Which leads me to my own prediction of the future, let’s say for 2036 rather than 4000. The first part of it would be that in ten years’ time, we’ll have many more highly specialised, subscription channels catering to particular demographics. You can see it happening already, and although there’s not heaps of money to be made from the channels, the costs of running them are relatively low: no studios and continuity announcers or any of that malarkey. The ever-developing tech means the standards of production are high as well; just as high as traditional TV and in some cases higher.

The other part of my prediction concerns the BBC specifically. Figures just revealed to parliament show that 46 million licence fee warning letters were sent to UK households between 2024 and 2025 (the cost of collecting the fee in that period was £165.6million). The reason the BBC is so keen on sending out the warning letters is that in 2024-25, licence fee evasion and cancellation cost them more than £1bn. The problem is, as more and more people cancel their licence fee, the BBC send out more and more letters, and more and more people cancel their licence fee.
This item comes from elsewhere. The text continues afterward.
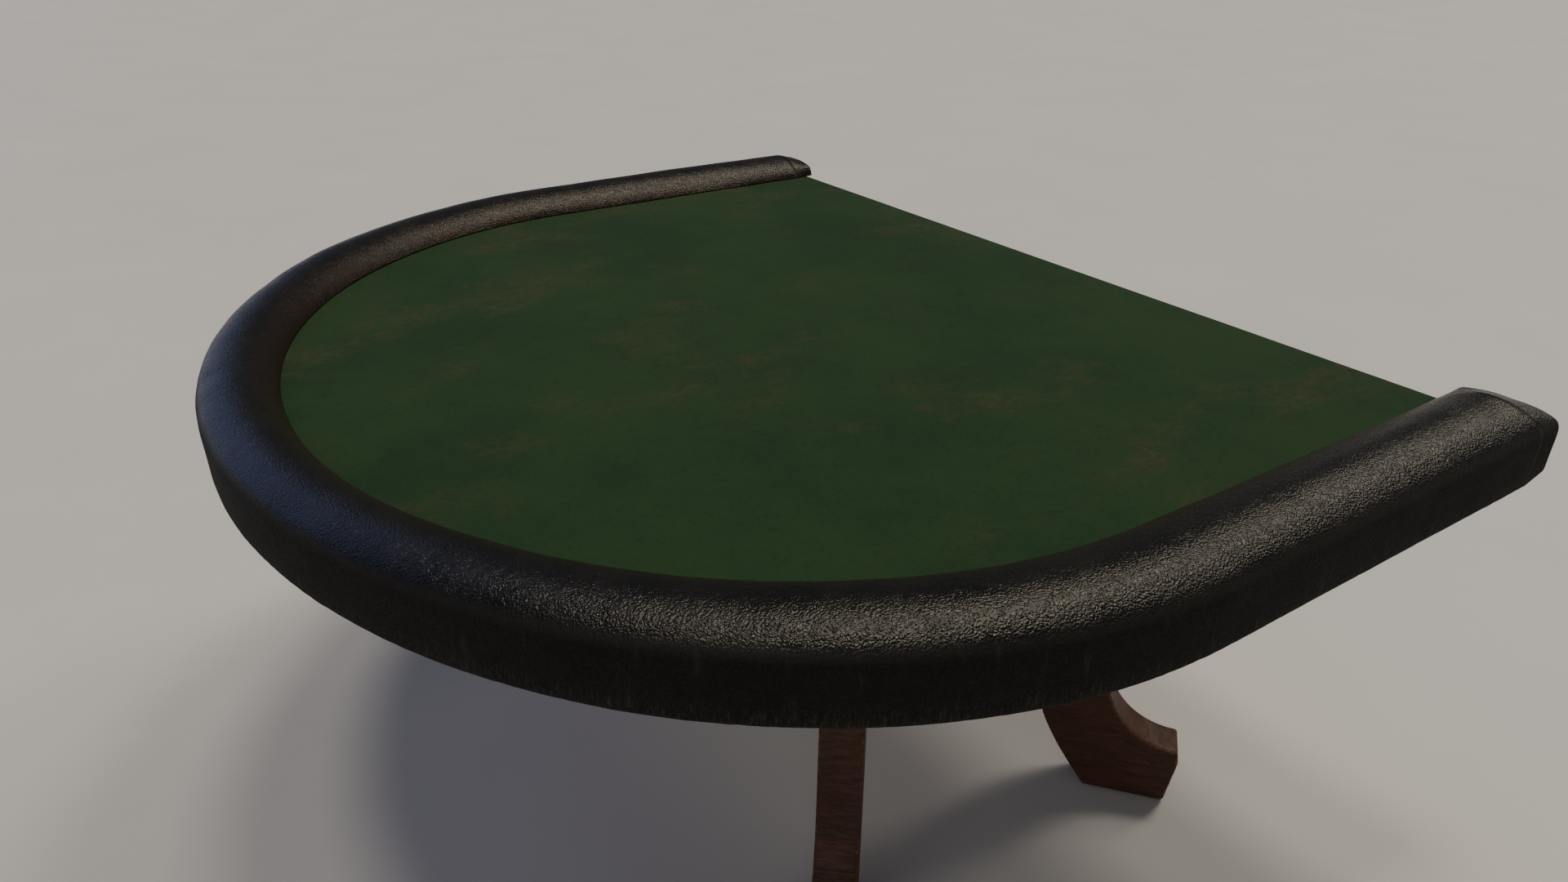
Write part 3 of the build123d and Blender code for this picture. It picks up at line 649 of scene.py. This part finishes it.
def worn_leg(corner, material):
    """A leg remeshed from its CAD solid with softened edges, its grain laid straight out along its foot,
    across it and up.
    """
    node = f"leg_{corner}"
    source = frame["nodes"][node]
    mesh = source.data.copy()
    mesh.name = f"timber_{node}"
    piece = bpy.data.objects.new(f"timber_{node}", mesh)
    bpy.context.scene.collection.objects.link(piece)
    remesh = piece.modifiers.new("even", "REMESH")
    remesh.mode, remesh.voxel_size, remesh.use_smooth_shade = "VOXEL", LEG_VOXEL, True
    soften = piece.modifiers.new("soften", "SMOOTH")
    soften.factor, soften.iterations = 0.5, 3
    evaluated = piece.evaluated_get(bpy.context.evaluated_depsgraph_get())
    mesh = bpy.data.meshes.new_from_object(evaluated)
    piece.modifiers.clear()
    piece.data = mesh
    mesh.materials.clear()
    mesh.materials.append(material)
    add_grain(mesh, node)
    add_wear(mesh)
    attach(piece, BODY)
    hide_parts(node)
    return piece


def mesh_points(mesh):
    points = np.zeros(len(mesh.vertices) * 3, np.float32)
    mesh.vertices.foreach_get("co", points)
    return points.reshape(-1, 3).astype(float)


def add_grain(mesh, node):
    """The grain vector: outwards along the foot, across the leg's thickness, and up."""
    sx, sy = (-1 if node.endswith("left") else 1), (1 if node.startswith("leg_back") else -1)
    out = np.array([sx * math.cos(LEG_ANGLE), sy * math.sin(LEG_ANGLE), 0])
    side = np.array([-out[1], out[0], 0])
    points = mesh_points(mesh)
    shift = 3.7 * CORNERS.index(node[4:])       # another part of the plank for each leg
    grain = np.stack([points @ out + shift, points @ side, points[:, 2]], axis=1)
    layer = mesh.attributes.new("grain", "FLOAT_VECTOR", "POINT")
    layer.data.foreach_set("vector", grain.astype(np.float32).ravel())


def add_wear(mesh):
    """The wear vector: 1 on the sharpest outside edges, 0 on flats and in hollows."""
    points = mesh_points(mesh)
    edges = np.zeros(len(mesh.edges) * 2, np.int32)
    mesh.edges.foreach_get("vertices", edges)
    a, b = edges.reshape(-1, 2).T
    count = np.bincount(np.concatenate([a, b]), minlength=len(points))[:, None]
    soft = points.copy()
    for _ in range(4):
        total = np.zeros_like(soft)
        np.add.at(total, a, soft[b])
        np.add.at(total, b, soft[a])
        soft = total / np.maximum(count, 1)
    normals = np.zeros(len(points) * 3, np.float32)
    mesh.vertex_normals.foreach_get("vector", normals)
    bulge = ((points - soft) * normals.reshape(-1, 3)).sum(axis=1)
    wear = np.clip(bulge / SHARP_BULGE, 0, 1)
    layer = mesh.attributes.new("wear", "FLOAT_VECTOR", "POINT")
    layer.data.foreach_set("vector", np.repeat(wear.astype(np.float32), 3))


# ---------------------------------------------------------------- CAD nodes that stay
def finish_node(node, material):
    """The node's mesh, which is left alone, given one material."""
    data = frame["nodes"][node].data
    data.materials.clear()
    data.materials.append(material)


def finish_frame():
    """Materials for the CAD nodes that are shown as they are."""
    oak_dark, oak_light = rgb(0.13, 0.066, 0.03), rgb(0.25, 0.145, 0.07)
    oak = {axis: wood_material(f"frame_oak_{axis}", oak_dark, oak_light, axis) for axis in "XYZ"}
    ply = plywood_material()
    zinc = metal_material("steel_zinc", rgb(0.56, 0.57, 0.58), rgb(0.30, 0.29, 0.27), 0.28)
    yellow = metal_material("steel_yellow", rgb(0.62, 0.52, 0.33), rgb(0.34, 0.27, 0.16), 0.32)
    along_x = ("beam_", "apron_back", "apron_front")
    along_y = ("rib_", "apron_left", "apron_right", "rail_skirt")
    by_slot = {
        "plywood": ply, "steel": zinc, "plated_steel": yellow, "nylon": nylon_material(),
        "underlay_foam": foam_material("underlay", rgb(0.22, 0.22, 0.21), rgb(0.12, 0.12, 0.115)),
    }
    for part in frame["record"]["subparts"]:
        node, slot = part["node"], part["material_slot"]
        if slot in by_slot:
            finish_node(node, by_slot[slot])
        elif slot == "frame_timber":
            axis = "X" if node.startswith(along_x) else "Y" if node.startswith(along_y) else "Z"
            finish_node(node, oak[axis])


# ---------------------------------------------------------------- studio
def soft_sun(name, direction, angle, strength, colour):
    """A soft light from one direction that lights the whole floor alike."""
    light = bpy.data.lights.new(name, "SUN")
    light.angle, light.energy, light.color = math.radians(angle), strength, colour
    lamp = bpy.data.objects.new(name, light)
    lamp.rotation_mode = "QUATERNION"
    lamp.rotation_quaternion = (-Vector(direction)).to_track_quat("-Z", "Y")
    bpy.context.scene.collection.objects.link(lamp)


FLOOR_HALF = 40.0
WARM, COOL, WHITE = (1.0, 0.88, 0.69), (0.36, 0.46, 1.0), (1.0, 0.97, 0.93)
KEY_STRIP = ((-6, 1.0), (12, 1.1), (30, 0.95), (48, 0.42), (64, 0.15))     # tilt and strength of each light
KEY_LEAN, KEY_ANGLE, FILL_ANGLE = -0.06, 12, 50


def studio():
    """A pale floor, a soft grey surround and soft lights: a warm strip from overhead back towards the
    dealer's side, and fills from the left and the front."""
    mesh = bpy.data.meshes.new("studio_floor")
    corners = [(x * FLOOR_HALF, y * FLOOR_HALF, 0) for x, y in ((-1, -1), (1, -1), (1, 1), (-1, 1))]
    mesh.from_pydata(corners, [], [(0, 1, 2, 3)])
    mesh.materials.append(floor_material())
    floor = bpy.data.objects.new("studio_floor", mesh)
    bpy.context.scene.collection.objects.link(floor)
    world = bpy.data.worlds.new("studio_world")
    bpy.context.scene.world = world
    world.use_nodes = True
    back = next(n for n in world.node_tree.nodes if n.type == "BACKGROUND")
    back.inputs["Color"].default_value = rgb(0.80, 0.83, 0.90)
    back.inputs["Strength"].default_value = 0.11
    for number, (tilt, strength) in enumerate(KEY_STRIP):
        towards = (KEY_LEAN, math.sin(math.radians(tilt)), math.cos(math.radians(tilt)))
        soft_sun(f"key_strip_{number}", towards, KEY_ANGLE, strength, WARM)
    soft_sun("fill_cool", (-0.82, -0.35, 0.45), FILL_ANGLE, 0.48, COOL)
    soft_sun("front_soft", (0.55, -0.70, 0.45), FILL_ANGLE, 0.5, WHITE)


def camera():
    """Seen from the players' side, low over the right-hand front, as the table's picture is framed."""
    from_dealer_edge = Vector((1.3927, -1.4823, 0.6174))       # from its middle, at the felt
    heading, pitch = math.radians(56.9), math.radians(27.18)   # left of +Y, and down
    data = bpy.data.cameras.new("camera")
    data.sensor_width, data.lens = 36.0, 24.49
    view = bpy.data.objects.new("camera", data)
    view.location = Vector((0, DEALER_Y, FELT_TOP)) + from_dealer_edge
    level = math.cos(pitch)
    look = Vector((-math.sin(heading) * level, math.cos(heading) * level, -math.sin(pitch)))
    view.rotation_mode = "QUATERNION"
    view.rotation_quaternion = look.to_track_quat("-Z", "Y")
    bpy.context.scene.collection.objects.link(view)
    bpy.context.scene.camera = view


# ---------------------------------------------------------------- the table
leather = leather_material()
armrest_cover(leather)
armrest_end("right", 0.0, leather)
armrest_end("left", math.pi, leather)
felt_sheet(felt_material())
mahogany = leg_material()
for corner in CORNERS:
    worn_leg(corner, mahogany)
finish_frame()
studio()
camera()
It’s the BBC trying to keep up with a speeding train on a doddery old bike.

William Hartnell as the Doctor in The Daleks' Masterplan with, from left, Nicholas Courtney, Adrienne Hill and Peter Purves

Will the process be finished by 2036? Hard to say. Although its influence and presence are fading fast, for older people the BBC still feels like an important part of public life, and their daily lives. However, the changing demographics mean we’re essentially dealing with a process of managed decline: the sustainability of the licence fee will continue to decline as viewing figures decline and at some point, a government will decide enough is enough and the fee will be replaced by a subscription model. It will certainly have happened by the year 4000 – whether it’ll happen by 2036 I’m not certain.

Part of me is sad about it all to be sure. One of the reasons I was a bit excited when the lost episodes of Doctor Who were put up on iPlayer this week was that I've been obsessed with it since I was four years old and saw Tom Baker driving Bessie towards a giant robot and decided nothing else mattered. The show has been a big part of my imaginative life and the country’s cultural life and that is partly because the BBC was such a huge presence for all of us in a world of three channels.

And as I watched the episodes this week, I celebrated its glorious past a little and mourned it a little too. The sort of television you can see in The Daleks’ Masterplan – filmed theatre, effectively – is gone forever and that’s fine, things change. But any programme that presents a vision of the future also reveals how little some things change as well. As I say, the episode is set in 4000 and we’re told that a non-aggression pact between the planets was signed in the year 3975. But then we’re taken to a darkened room where a small group of men is planning to break the pact and start a new war in an attempt to seize power for themselves. Hopes of peace, the reality of war: 4000, 2026, it’s all the same.